* What is required *
Compile every line that includes the word "slide".

*** Material ***

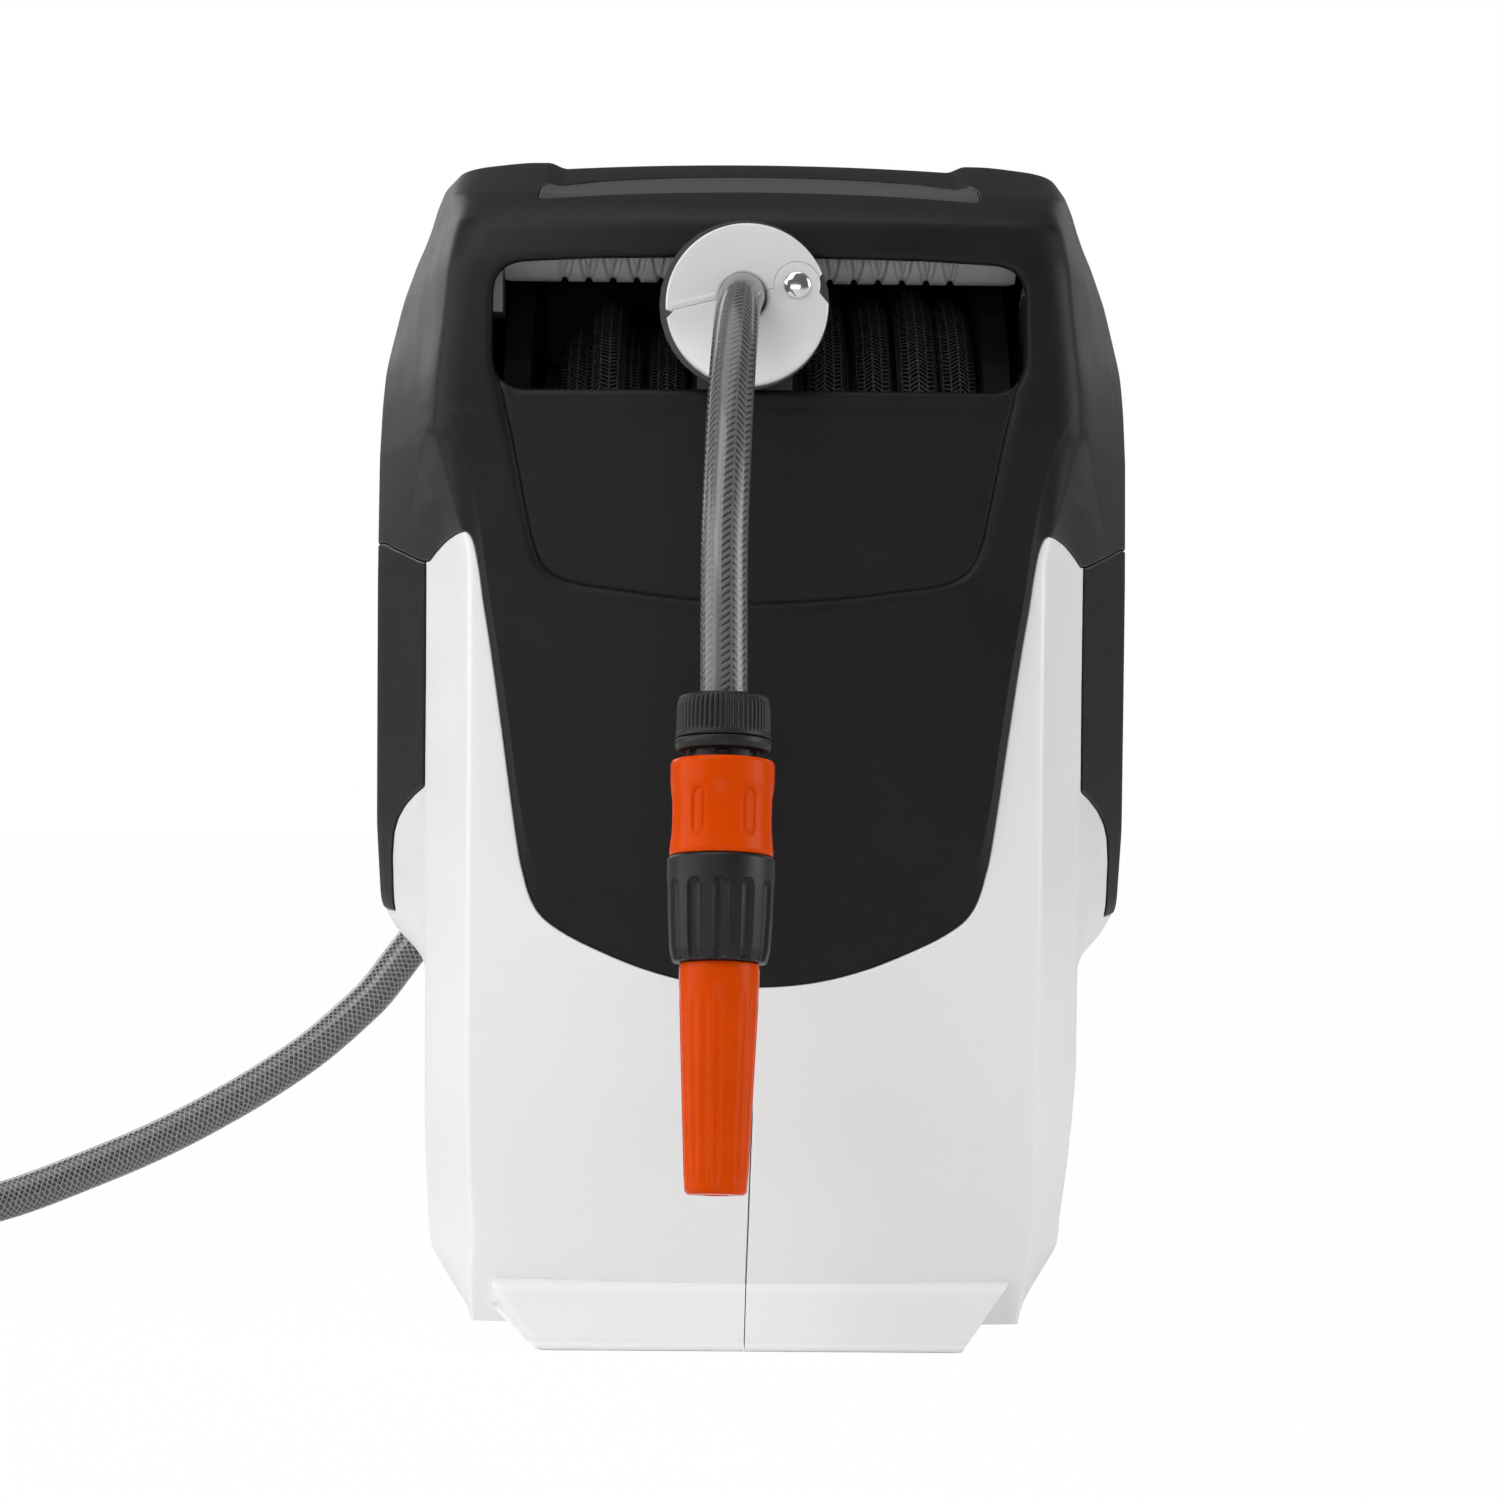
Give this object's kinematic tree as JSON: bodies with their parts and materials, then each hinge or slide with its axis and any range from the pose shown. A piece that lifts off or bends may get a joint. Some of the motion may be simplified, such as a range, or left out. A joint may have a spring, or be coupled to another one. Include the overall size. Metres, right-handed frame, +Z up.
{
  "type": "retractable garden hose reel",
  "caption": "Wall-hung garden hose reel in a closed housing: sprung drum, level-wind carriage in a front slot, hose with spray nozzle, leader hose at the side.",
  "frame": {"origin": "middle of the object's footprint at its base, wall bracket included, free hoses left out", "axes": "+Z up, -Y towards the hose outlet, +X along the drum axis"},
  "size_m": [0.6795, 0.6005, 0.4506],
  "materials": {
    "cover_black": "fine grained matte",
    "label_black": "gloss",
    "shell_grey": "satin",
    "works_black": "satin",
    "fitting_black": "satin",
    "white_plastic": "gloss",
    "orange_plastic": "satin",
    "hose_grey": "clear skin over a braid",
    "steel": "polished",
    "brass": "turned"
  },
  "bodies": {
    "housing": {"left_shell": "shell_grey", "right_shell": "shell_grey", "top_cover": "cover_black", "label_plate": "label_black", "left_side_cover": "cover_black", "right_side_cover": "cover_black", "handle_cup": "cover_black", "carry_handle": "cover_black", "main_shaft": "steel", "left_bearing_plate": "works_black", "right_bearing_plate": "works_black", "screw_bearing_left": "white_plastic", "screw_bearing_right": "white_plastic", "guide_rod": "steel", "idler_axle_a": "steel", "idler_axle_b": "steel", "inlet_swivel": "brass", "inlet_pipe": "works_black", "hose_clamp": "steel", "leader_grommet": "works_black", "pawl_pin": "steel", "case_screw_1": "steel", "case_screw_2": "steel", "case_screw_3": "steel", "pivot_bracket": "steel", "pivot_pin": "steel", "leader_hose": "hose_grey", "leader_coil": "hose_grey", "leader_nut": "fitting_black", "leader_collar": "orange_plastic"},
    "wall_bracket": {"wall_bracket": "steel"},
    "drum": {"drum_core": "works_black", "left_flange": "works_black", "right_flange": "works_black", "drum_gear": "white_plastic", "ratchet_wheel": "steel", "spring_case": "steel", "mainspring": "steel", "drum_feed_pipe": "brass", "hose_winding": "hose_grey"},
    "screw": {"traverse_screw": "white_plastic", "screw_gear": "white_plastic"},
    "idler_a": {"idler_gear_a": "white_plastic"},
    "idler_b": {"idler_gear_b": "white_plastic"},
    "pawl": {"pawl": "steel"},
    "carriage": {"carriage_body": "works_black", "follower_pin": "steel", "outlet_ring": "works_black", "stopper_upper": "white_plastic", "stopper_rivet": "steel", "feed_hose": "hose_grey", "front_hose": "hose_grey", "hose_nut": "fitting_black", "connector_body": "fitting_black", "nozzle_grip": "fitting_black"},
    "guide_roller": {"guide_roller": "white_plastic"},
    "stopper_jaw": {"stopper_lower": "white_plastic"},
    "collar": {"connector_collar": "orange_plastic"},
    "nozzle": {"nozzle_tube": "orange_plastic"}
  },
  "joints": [
    {"name": "drum_spin", "type": "hinge", "parent": "housing", "child": "drum", "pos_m": [0, -0.02625, 0.245], "axis": [1, 0, 0], "range_deg": [0, 1500], "stiffness_Nm_per_rad": 0.05, "springref_deg": -3437.75},
    {"name": "screw_spin", "type": "hinge", "parent": "housing", "child": "screw", "pos_m": [0, -0.15175, 0.4058], "axis": [1, 0, 0], "range_deg": [-2834, 0]},
    {"name": "idler_a_spin", "type": "hinge", "parent": "housing", "child": "idler_a", "pos_m": [0.1065, -0.07055, 0.3018], "axis": [1, 0, 0], "range_deg": [-1343, 0]},
    {"name": "idler_b_spin", "type": "hinge", "parent": "housing", "child": "idler_b", "pos_m": [0.1065, -0.11725, 0.3617], "axis": [1, 0, 0], "range_deg": [0, 1343]},
    {"name": "carriage_traverse", "type": "slide", "parent": "housing", "child": "carriage", "axis": [1, 0, 0], "range_m": [-0.066, 0.072]},
    {"name": "guide_roller_spin", "type": "hinge", "parent": "carriage", "child": "guide_roller", "pos_m": [-0.005, -0.17625, 0.3728], "axis": [1, 0, 0], "continuous": true},
    {"name": "stopper_jaw_swing", "type": "hinge", "parent": "carriage", "child": "stopper_jaw", "pos_m": [0.0134, -0.22245, 0.3896], "axis": [0, -1, 0], "range_deg": [0, 35]},
    {"name": "collar_slide", "type": "slide", "parent": "carriage", "child": "collar", "axis": [0.009, 0.145, 0.9894], "range_m": [0, 0.0025], "stiffness_N_per_m": 600, "springref_m": -0.003},
    {"name": "nozzle_twist", "type": "hinge", "parent": "carriage", "child": "nozzle", "pos_m": [-0.0124, -0.33825, 0.2389], "axis": [-0.009, -0.145, -0.9894], "range_deg": [0, 270]},
    {"name": "pawl_swing", "type": "hinge", "parent": "housing", "child": "pawl", "pos_m": [-0.1005, 0.01975, 0.268], "axis": [1, 0, 0], "range_deg": [-12, 8]},
    {"name": "wall_bracket_swivel", "type": "hinge", "parent": "housing", "child": "wall_bracket", "pos_m": [0, 0.19875, 0.245], "axis": [0, 0, 1], "range_deg": [-85, 85]}
  ],
  "couplings": [
    {"joint": "screw_spin", "follows": "drum_spin", "ratio": -1.8889},
    {"joint": "idler_a_spin", "follows": "drum_spin", "ratio": -0.89474},
    {"joint": "idler_b_spin", "follows": "drum_spin", "ratio": 0.89474},
    {"joint": "carriage_traverse", "follows": "drum_spin", "m_per_rad": 0.0027357}
  ]
}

***

* Complete output *
Give this object's kinematic tree as JSON: bodies with their parts and materials, then each hinge or slide with its axis and any range from the pose shown. A piece that lifts off or bends may get a joint. Some of the motion may be simplified, such as a range, or left out. A joint may have a spring, or be coupled to another one. Include the overall size. Metres, right-handed frame, +Z up.
    {"name": "carriage_traverse", "type": "slide", "parent": "housing", "child": "carriage", "axis": [1, 0, 0], "range_m": [-0.066, 0.072]},
    {"name": "collar_slide", "type": "slide", "parent": "carriage", "child": "collar", "axis": [0.009, 0.145, 0.9894], "range_m": [0, 0.0025], "stiffness_N_per_m": 600, "springref_m": -0.003},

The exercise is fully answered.